Western red cedar’s 1995 market share in the Puget Sound residential siding market was 6.05% as compared to 8.86% in 1994, representing a decline of 31.7%. We must stress that lower overall market share does not signify that the WRCLA promotional campaign was ineffective. Market share can always be “bought” through several means (e.g., selling high volumes of low quality and low priced cedar in the lower-end home market), but higher market share does not necessarily translate into higher margins and profitability. Additionally, we were not overly surprised to see a decline in western red cedar’s market share since (1) cedar was being heavily utilized in the lower-end home market (while the promotional effort of the WRCLA was targeting the high-end market) and (2) there has been a steady rise in the price of western red cedar siding over the past year which has priced many low-end builders out of the cedar market. Note that the lack of price and shipment data from association membership has made analysis and interpretation of demand effects for western red cedar siding somewhat difficult.
Despite the decline in market share, several favorable changes were seen in western red cedar siding usage patterns. The 1995 survey results indicated that for every builder who increased use of cedar siding between 1990 to 1994, 15.3 builders decreased their use. Over the past year, however, this negative pattern
reversed; for every builder increasing use of western red cedar siding, only 0.7 builders decreased their use. Furthermore, survey results indicate that western red cedar siding use has been declining in the lower- end housing market while increasing in the upper end. Combined, the market share and usage pattern results suggest that western red cedar siding is beginning to hit an upswing. Unfortunately, the instability of the Puget Sound siding market has played havoc with estimating reliable market share trends. It is very likely that at least one or two years will have to pass before market shares for the various siding materials lose their volatility.
Survey results from the past two years clearly reveal that builder preferences for western red cedar on upper end homes have increased, while preferences for western red cedar siding on lower-end homes have declined. In other words, as the price of a new home increases, builders increasingly display a preference for western red cedar siding. These results are one indication that the WRCLA promotional strategy has been effective in changing builder perceptions.

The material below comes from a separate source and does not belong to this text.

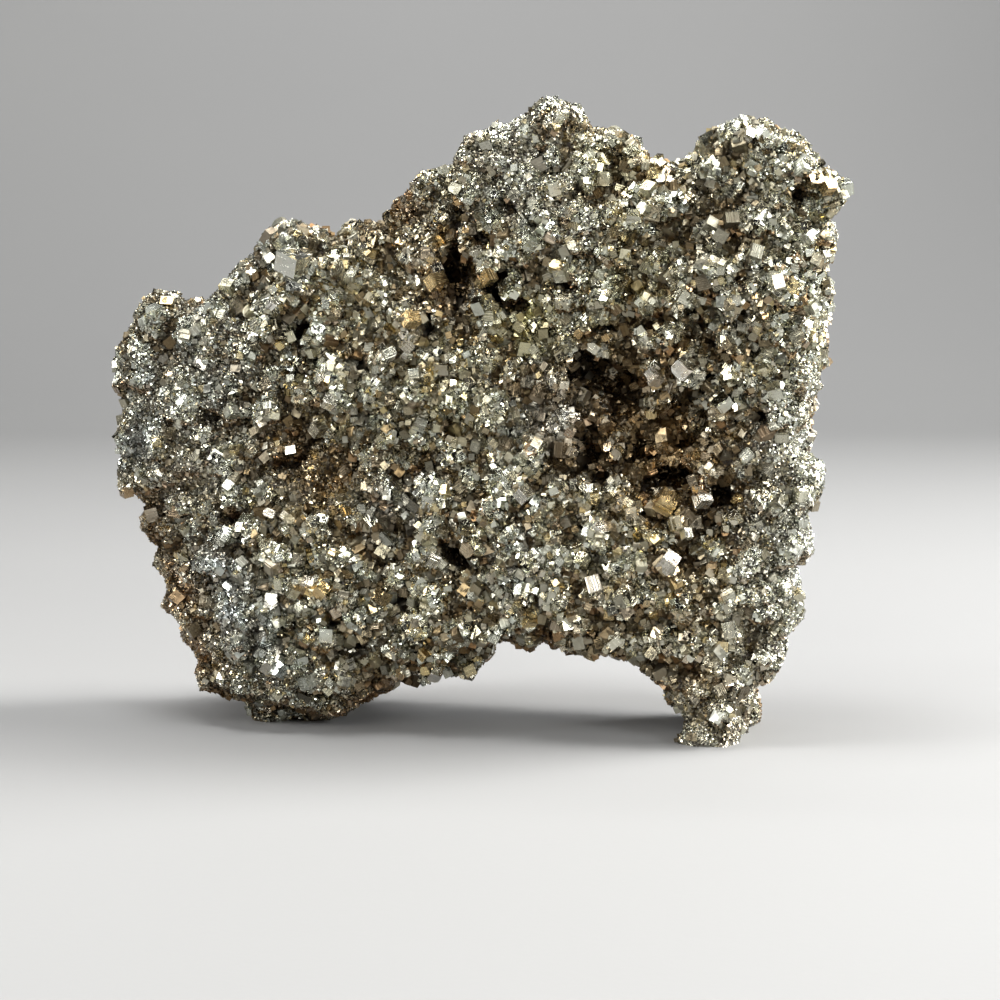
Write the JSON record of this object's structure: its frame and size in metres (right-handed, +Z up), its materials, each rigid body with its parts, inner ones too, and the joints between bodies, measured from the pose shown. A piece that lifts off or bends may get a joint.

The WRCLA promotional campaign was also successful in the level of exposure that it achieved among Puget Sound builders. Nearly 50% of all Puget Sound builders recalled having seen at least three WRCLA promotional advertisements over the past year. Furthermore, the survey results indicated that the purchasing decisions of approximately 12.5% of all builders in the Puget Sound market were influenced by the WRCLA promotional advertisements. This percentage of purchasing decision influence is very high for an industrial product; past market research for other industrial products indicates that advertising generally influences only 3 to 5% of all purchasing decisions within a given market.
Approximately 9% of all builders indicated that they perceived that western red cedar siding had decreased in overall quality over the time period covering the two surveys. Over 14% of all builders, however, indicated that they perceived an increase in overall western red cedar siding quality over the same time period; the remaining 77% of builders indicated that they perceived no change in western red cedar quality. These numbers are even more encouraging when the data is disaggregated and applied only to builders who have used western red cedar siding over the past two survey periods. Nearly 65% of actual users of western red cedar siding perceived that the overall quality of western red cedar siding material had increased and 12% perceived a decrease.
In sum, the results of the survey presented in this report suggest that the WRCLA promotional strategy was effective. Overall builder perceptions of western red cedar residential siding have improved significantly in less than a one-year time span, especially in the higher-end home market. These results bode well for manufacturers, wholesalers, and retailers of western red cedar siding since higher margins are typically achieved in the higher-end home market. It is expected that the improving builder perceptions of cedar siding will begin to pay off as high-end builders start to shift to a product that possesses an increasingly high-status image and reliable quality.